REQUEST ▸ Give the listing below again in full, exactly as written.

* Begin DATA EXCERPT *

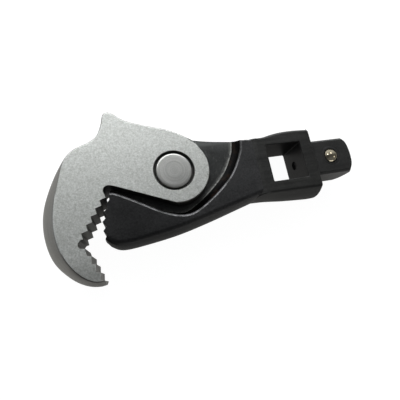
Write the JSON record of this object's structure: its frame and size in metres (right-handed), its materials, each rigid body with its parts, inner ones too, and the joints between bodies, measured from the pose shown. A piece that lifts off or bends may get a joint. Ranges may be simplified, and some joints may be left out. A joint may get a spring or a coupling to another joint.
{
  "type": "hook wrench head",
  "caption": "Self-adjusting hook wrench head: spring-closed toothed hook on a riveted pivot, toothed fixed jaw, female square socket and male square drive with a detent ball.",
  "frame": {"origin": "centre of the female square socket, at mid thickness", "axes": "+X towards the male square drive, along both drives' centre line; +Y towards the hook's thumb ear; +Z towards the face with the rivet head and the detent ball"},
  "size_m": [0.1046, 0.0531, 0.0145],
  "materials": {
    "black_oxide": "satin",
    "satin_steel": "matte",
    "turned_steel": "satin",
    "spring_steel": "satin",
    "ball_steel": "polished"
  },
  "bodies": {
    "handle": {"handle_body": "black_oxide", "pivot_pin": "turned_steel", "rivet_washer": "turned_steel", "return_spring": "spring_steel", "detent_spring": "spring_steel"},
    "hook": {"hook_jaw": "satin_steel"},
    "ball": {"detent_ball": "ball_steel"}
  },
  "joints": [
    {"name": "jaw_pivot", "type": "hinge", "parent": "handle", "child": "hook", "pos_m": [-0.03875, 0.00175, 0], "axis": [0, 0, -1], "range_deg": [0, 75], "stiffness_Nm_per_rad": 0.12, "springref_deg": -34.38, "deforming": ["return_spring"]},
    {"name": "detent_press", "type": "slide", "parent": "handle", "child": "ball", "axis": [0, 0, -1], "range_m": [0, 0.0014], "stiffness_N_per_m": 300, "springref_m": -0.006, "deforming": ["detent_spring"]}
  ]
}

* End DATA EXCERPT *

ANSWER IN FULL ▸
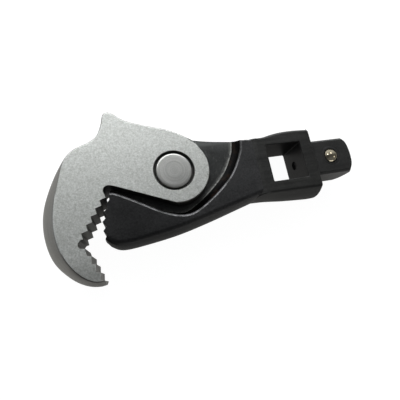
Write the JSON record of this object's structure: its frame and size in metres (right-handed), its materials, each rigid body with its parts, inner ones too, and the joints between bodies, measured from the pose shown. A piece that lifts off or bends may get a joint. Ranges may be simplified, and some joints may be left out. A joint may get a spring or a coupling to another joint.
{
  "type": "hook wrench head",
  "caption": "Self-adjusting hook wrench head: spring-closed toothed hook on a riveted pivot, toothed fixed jaw, female square socket and male square drive with a detent ball.",
  "frame": {"origin": "centre of the female square socket, at mid thickness", "axes": "+X towards the male square drive, along both drives' centre line; +Y towards the hook's thumb ear; +Z towards the face with the rivet head and the detent ball"},
  "size_m": [0.1046, 0.0531, 0.0145],
  "materials": {
    "black_oxide": "satin",
    "satin_steel": "matte",
    "turned_steel": "satin",
    "spring_steel": "satin",
    "ball_steel": "polished"
  },
  "bodies": {
    "handle": {"handle_body": "black_oxide", "pivot_pin": "turned_steel", "rivet_washer": "turned_steel", "return_spring": "spring_steel", "detent_spring": "spring_steel"},
    "hook": {"hook_jaw": "satin_steel"},
    "ball": {"detent_ball": "ball_steel"}
  },
  "joints": [
    {"name": "jaw_pivot", "type": "hinge", "parent": "handle", "child": "hook", "pos_m": [-0.03875, 0.00175, 0], "axis": [0, 0, -1], "range_deg": [0, 75], "stiffness_Nm_per_rad": 0.12, "springref_deg": -34.38, "deforming": ["return_spring"]},
    {"name": "detent_press", "type": "slide", "parent": "handle", "child": "ball", "axis": [0, 0, -1], "range_m": [0, 0.0014], "stiffness_N_per_m": 300, "springref_m": -0.006, "deforming": ["detent_spring"]}
  ]
}